Short task >> Return all lines that include the string "this".

(CAD and scene scripts)

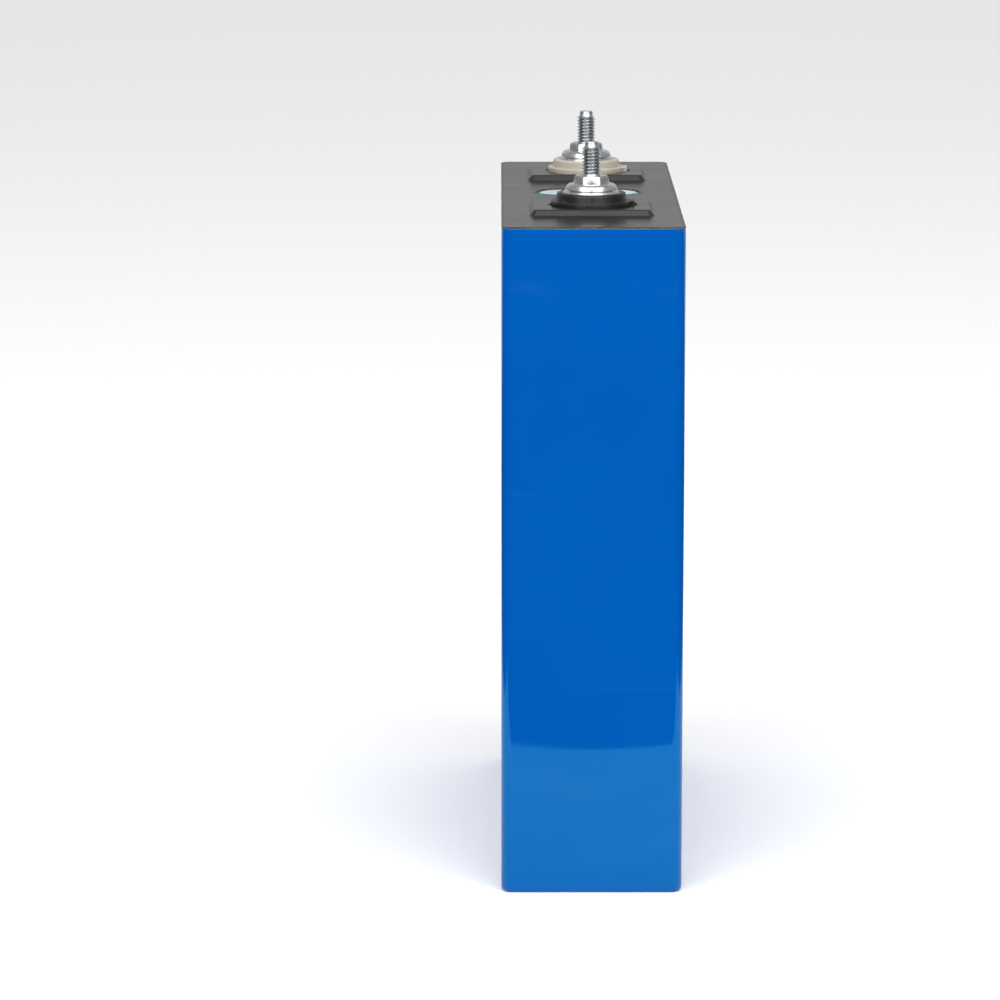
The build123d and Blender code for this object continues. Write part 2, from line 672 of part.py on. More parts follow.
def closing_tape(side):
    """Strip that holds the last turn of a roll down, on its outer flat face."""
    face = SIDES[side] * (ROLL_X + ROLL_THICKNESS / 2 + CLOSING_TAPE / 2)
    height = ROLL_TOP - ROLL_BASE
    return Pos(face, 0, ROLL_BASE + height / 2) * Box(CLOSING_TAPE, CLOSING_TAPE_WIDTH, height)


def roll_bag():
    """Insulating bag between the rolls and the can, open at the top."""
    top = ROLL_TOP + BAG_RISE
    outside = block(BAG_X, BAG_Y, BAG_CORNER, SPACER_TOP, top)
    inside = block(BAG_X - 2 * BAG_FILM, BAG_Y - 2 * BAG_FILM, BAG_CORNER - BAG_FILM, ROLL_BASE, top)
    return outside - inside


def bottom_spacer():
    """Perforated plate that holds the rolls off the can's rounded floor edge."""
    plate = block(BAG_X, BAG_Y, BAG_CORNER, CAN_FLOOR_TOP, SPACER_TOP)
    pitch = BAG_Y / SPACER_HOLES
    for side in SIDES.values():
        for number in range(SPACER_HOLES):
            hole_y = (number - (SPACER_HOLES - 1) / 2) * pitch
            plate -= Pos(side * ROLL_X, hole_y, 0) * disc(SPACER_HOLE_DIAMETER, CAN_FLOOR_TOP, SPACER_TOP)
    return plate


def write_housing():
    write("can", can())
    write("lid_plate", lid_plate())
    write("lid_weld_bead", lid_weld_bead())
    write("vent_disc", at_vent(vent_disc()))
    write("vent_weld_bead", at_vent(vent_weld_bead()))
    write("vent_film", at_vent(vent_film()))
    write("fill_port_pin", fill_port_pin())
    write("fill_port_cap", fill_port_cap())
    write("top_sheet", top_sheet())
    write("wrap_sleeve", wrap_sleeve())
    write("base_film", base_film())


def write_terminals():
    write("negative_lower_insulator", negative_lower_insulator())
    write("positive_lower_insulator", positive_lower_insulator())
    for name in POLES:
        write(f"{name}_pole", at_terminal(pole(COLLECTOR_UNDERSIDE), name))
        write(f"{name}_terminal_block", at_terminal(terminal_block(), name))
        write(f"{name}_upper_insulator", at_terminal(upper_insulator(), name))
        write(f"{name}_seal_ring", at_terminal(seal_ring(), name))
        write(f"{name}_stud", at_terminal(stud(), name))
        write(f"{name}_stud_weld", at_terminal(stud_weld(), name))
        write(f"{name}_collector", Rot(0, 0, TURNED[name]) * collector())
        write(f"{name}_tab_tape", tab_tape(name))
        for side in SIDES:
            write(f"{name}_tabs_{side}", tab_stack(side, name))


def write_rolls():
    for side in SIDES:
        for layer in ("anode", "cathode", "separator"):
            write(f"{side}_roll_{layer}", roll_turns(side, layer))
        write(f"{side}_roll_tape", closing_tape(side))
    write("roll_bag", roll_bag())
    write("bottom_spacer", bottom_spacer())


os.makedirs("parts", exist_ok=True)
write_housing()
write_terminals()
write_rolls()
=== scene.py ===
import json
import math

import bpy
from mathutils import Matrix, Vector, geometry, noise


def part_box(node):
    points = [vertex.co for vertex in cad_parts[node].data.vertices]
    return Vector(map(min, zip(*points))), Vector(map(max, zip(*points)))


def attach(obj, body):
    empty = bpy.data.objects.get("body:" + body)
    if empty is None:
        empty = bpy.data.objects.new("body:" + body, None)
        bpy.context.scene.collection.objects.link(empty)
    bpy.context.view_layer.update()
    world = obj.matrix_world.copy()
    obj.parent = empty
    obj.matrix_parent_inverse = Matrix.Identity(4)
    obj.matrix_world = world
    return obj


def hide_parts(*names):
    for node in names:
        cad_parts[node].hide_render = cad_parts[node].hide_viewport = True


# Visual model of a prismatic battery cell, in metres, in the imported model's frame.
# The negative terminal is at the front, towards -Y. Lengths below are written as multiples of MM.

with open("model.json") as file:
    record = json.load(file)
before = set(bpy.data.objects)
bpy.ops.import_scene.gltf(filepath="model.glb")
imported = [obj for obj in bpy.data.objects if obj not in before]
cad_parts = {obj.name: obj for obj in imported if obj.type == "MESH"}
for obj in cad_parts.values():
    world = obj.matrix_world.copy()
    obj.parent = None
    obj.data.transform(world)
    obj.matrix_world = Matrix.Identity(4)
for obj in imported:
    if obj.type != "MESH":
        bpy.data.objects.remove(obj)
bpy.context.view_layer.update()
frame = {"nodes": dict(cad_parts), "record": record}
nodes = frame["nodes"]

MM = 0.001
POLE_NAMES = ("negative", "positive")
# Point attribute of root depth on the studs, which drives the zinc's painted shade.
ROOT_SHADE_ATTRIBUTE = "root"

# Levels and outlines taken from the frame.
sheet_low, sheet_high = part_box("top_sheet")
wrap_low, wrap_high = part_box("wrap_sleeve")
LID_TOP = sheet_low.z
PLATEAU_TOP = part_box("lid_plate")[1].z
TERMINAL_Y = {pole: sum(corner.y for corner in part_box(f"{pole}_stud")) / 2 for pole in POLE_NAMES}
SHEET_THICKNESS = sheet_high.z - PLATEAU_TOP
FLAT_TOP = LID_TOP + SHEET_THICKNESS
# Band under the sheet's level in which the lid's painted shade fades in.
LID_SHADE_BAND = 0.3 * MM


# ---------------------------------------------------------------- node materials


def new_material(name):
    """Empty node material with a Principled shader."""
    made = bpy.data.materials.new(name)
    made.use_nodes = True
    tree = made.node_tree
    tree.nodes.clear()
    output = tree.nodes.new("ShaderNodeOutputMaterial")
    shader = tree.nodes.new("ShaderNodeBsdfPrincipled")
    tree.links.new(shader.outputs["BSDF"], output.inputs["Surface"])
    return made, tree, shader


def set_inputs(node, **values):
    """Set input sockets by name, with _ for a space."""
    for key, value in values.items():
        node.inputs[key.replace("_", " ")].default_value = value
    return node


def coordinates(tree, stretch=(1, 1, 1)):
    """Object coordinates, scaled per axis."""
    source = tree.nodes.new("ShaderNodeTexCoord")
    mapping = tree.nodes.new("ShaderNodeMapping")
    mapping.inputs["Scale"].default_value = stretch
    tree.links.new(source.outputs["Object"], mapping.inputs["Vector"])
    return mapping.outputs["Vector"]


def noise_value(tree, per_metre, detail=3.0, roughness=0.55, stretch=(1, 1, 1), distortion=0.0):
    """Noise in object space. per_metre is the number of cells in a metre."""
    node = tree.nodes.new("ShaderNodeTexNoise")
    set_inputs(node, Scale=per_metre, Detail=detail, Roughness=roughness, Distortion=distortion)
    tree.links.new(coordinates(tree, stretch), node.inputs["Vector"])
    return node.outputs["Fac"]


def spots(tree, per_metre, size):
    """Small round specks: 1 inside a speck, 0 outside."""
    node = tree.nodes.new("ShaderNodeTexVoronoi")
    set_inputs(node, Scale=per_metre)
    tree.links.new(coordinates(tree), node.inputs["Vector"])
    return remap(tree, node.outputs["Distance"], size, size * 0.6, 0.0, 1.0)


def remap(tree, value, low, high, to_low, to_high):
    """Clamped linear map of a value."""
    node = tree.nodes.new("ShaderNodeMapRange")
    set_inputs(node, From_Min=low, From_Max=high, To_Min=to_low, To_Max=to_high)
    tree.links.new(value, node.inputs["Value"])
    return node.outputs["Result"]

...

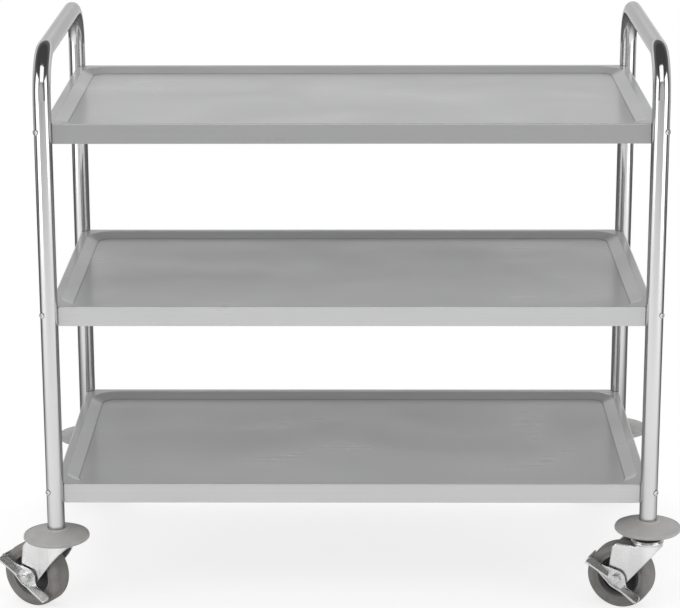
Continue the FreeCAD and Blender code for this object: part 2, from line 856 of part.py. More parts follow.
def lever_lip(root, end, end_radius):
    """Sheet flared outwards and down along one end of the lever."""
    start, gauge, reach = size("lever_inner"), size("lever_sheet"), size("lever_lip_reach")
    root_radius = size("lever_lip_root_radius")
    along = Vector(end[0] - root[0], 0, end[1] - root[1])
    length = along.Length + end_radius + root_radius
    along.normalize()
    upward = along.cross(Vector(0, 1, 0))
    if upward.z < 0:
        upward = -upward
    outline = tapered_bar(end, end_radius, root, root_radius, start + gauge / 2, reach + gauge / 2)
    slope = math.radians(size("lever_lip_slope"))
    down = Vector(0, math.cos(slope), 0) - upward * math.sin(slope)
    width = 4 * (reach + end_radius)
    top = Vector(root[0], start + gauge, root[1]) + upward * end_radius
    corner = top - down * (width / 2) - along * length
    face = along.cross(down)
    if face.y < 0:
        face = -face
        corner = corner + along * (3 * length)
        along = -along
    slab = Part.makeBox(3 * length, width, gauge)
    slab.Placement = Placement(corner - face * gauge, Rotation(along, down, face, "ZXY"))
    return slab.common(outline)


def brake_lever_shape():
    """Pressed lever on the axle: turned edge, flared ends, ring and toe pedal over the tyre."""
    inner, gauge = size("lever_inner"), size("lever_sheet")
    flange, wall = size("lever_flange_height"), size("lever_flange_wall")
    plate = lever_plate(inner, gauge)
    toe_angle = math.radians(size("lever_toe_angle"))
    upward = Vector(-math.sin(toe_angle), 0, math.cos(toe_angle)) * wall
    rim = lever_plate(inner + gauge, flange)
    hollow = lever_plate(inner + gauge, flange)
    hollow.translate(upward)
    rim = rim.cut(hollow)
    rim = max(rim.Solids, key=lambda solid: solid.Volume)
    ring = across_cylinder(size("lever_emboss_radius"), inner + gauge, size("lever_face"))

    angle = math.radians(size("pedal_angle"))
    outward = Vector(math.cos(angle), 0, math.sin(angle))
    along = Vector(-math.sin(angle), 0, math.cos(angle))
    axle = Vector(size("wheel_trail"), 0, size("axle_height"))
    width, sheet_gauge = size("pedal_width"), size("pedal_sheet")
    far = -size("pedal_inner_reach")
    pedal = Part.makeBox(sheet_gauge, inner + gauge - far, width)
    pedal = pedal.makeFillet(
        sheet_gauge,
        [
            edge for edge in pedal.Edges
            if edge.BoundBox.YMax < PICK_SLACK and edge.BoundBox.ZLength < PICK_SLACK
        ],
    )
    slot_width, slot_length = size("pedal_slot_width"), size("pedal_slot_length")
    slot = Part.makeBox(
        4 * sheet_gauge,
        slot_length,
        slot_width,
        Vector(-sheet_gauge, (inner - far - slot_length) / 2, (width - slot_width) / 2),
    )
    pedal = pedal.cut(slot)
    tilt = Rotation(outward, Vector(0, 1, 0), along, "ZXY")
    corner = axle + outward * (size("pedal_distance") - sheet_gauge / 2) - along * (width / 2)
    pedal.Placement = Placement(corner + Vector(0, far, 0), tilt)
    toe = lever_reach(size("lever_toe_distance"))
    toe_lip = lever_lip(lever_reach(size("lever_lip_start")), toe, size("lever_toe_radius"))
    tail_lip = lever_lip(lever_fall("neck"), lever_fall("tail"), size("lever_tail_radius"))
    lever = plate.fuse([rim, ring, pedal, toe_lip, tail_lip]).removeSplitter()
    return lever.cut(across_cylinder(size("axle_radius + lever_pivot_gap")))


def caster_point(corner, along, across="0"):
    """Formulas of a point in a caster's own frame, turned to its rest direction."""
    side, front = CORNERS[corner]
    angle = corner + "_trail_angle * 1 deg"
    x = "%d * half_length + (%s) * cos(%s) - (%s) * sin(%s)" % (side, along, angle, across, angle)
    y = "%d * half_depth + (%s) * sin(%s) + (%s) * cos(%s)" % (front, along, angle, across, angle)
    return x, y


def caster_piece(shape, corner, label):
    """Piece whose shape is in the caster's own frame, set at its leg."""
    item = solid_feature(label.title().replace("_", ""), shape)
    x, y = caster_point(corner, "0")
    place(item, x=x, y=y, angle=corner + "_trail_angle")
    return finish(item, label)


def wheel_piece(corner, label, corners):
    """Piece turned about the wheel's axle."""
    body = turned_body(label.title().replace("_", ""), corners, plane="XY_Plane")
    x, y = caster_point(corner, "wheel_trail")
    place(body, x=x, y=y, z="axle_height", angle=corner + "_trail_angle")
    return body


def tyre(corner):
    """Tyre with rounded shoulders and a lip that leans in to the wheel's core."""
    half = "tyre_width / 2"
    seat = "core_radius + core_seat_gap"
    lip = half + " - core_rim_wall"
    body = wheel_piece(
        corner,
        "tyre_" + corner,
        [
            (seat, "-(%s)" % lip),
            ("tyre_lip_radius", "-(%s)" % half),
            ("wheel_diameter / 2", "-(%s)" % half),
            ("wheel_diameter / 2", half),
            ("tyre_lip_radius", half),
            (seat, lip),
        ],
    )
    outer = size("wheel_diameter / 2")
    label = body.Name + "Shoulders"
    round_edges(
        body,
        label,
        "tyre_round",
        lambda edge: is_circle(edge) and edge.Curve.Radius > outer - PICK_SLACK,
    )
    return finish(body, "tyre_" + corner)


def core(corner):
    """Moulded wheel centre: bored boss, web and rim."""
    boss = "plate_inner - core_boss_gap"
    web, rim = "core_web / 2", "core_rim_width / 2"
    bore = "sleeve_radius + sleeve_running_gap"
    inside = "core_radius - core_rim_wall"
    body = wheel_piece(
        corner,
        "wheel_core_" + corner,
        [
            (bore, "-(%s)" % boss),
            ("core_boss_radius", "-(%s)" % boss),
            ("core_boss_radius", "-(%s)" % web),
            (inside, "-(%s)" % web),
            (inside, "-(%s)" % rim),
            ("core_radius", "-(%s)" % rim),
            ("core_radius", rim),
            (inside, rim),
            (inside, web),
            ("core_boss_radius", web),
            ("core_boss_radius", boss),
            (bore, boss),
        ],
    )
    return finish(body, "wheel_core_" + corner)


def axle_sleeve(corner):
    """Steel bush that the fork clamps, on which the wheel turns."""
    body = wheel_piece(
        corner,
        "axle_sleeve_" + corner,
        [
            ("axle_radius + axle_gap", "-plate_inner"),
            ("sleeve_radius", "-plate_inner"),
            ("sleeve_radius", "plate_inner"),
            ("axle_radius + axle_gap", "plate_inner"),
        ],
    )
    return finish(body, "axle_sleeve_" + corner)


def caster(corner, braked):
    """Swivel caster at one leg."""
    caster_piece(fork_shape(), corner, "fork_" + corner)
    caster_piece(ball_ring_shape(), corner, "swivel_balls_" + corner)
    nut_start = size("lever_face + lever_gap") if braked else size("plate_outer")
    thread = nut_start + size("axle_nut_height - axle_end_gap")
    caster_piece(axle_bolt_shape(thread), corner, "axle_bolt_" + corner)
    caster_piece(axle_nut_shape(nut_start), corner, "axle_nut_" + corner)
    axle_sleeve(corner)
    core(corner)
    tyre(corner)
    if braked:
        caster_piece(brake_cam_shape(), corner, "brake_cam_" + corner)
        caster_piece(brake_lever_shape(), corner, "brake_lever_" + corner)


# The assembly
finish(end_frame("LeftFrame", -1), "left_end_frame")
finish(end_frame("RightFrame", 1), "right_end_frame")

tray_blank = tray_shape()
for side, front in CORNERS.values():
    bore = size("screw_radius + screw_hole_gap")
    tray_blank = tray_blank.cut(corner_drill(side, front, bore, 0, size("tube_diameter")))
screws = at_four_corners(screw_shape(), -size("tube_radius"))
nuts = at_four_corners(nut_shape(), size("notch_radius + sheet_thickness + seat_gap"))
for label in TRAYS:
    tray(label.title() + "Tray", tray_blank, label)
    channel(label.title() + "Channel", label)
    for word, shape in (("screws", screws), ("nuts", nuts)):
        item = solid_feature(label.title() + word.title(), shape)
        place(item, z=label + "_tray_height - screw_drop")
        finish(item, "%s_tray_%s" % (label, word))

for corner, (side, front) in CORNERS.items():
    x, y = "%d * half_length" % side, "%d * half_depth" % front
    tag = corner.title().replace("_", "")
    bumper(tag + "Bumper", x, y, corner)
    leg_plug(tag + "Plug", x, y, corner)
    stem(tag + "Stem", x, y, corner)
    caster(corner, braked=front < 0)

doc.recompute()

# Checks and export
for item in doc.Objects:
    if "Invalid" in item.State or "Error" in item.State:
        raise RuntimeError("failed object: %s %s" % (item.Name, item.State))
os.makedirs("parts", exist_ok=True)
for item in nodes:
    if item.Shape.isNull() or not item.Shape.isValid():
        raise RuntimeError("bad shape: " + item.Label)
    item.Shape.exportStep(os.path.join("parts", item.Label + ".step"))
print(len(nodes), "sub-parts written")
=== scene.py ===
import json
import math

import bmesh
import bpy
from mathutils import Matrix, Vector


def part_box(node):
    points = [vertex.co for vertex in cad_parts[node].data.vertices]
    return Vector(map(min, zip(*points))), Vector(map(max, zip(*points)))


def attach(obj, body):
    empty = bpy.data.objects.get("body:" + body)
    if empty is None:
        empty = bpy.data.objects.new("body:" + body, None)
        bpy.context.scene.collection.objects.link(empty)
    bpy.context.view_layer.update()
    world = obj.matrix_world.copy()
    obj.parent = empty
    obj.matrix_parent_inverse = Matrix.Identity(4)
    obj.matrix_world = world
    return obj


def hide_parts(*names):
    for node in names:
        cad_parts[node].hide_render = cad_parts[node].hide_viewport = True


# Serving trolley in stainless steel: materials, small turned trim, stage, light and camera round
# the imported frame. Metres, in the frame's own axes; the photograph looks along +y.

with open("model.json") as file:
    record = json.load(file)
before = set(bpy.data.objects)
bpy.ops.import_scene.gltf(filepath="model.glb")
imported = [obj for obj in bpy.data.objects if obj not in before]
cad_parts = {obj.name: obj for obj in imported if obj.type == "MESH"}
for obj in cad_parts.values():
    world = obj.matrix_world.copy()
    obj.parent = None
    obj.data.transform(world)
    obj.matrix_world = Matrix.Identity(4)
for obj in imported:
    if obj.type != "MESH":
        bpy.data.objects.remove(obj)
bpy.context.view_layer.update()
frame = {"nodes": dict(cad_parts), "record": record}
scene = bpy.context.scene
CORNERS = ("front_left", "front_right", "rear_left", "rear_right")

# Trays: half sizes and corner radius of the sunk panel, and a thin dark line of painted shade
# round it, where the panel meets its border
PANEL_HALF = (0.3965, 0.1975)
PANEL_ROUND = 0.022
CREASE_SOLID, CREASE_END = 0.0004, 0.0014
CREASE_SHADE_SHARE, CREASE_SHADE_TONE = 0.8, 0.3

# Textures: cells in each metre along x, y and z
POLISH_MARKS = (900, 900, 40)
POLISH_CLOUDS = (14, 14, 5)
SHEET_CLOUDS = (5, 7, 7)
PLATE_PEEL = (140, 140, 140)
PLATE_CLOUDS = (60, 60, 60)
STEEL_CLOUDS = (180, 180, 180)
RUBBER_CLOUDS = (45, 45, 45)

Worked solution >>
The build123d and Blender code for this object continues. Write part 2, from line 672 of part.py on. More parts follow.
Continue the FreeCAD and Blender code for this object: part 2, from line 856 of part.py. More parts follow.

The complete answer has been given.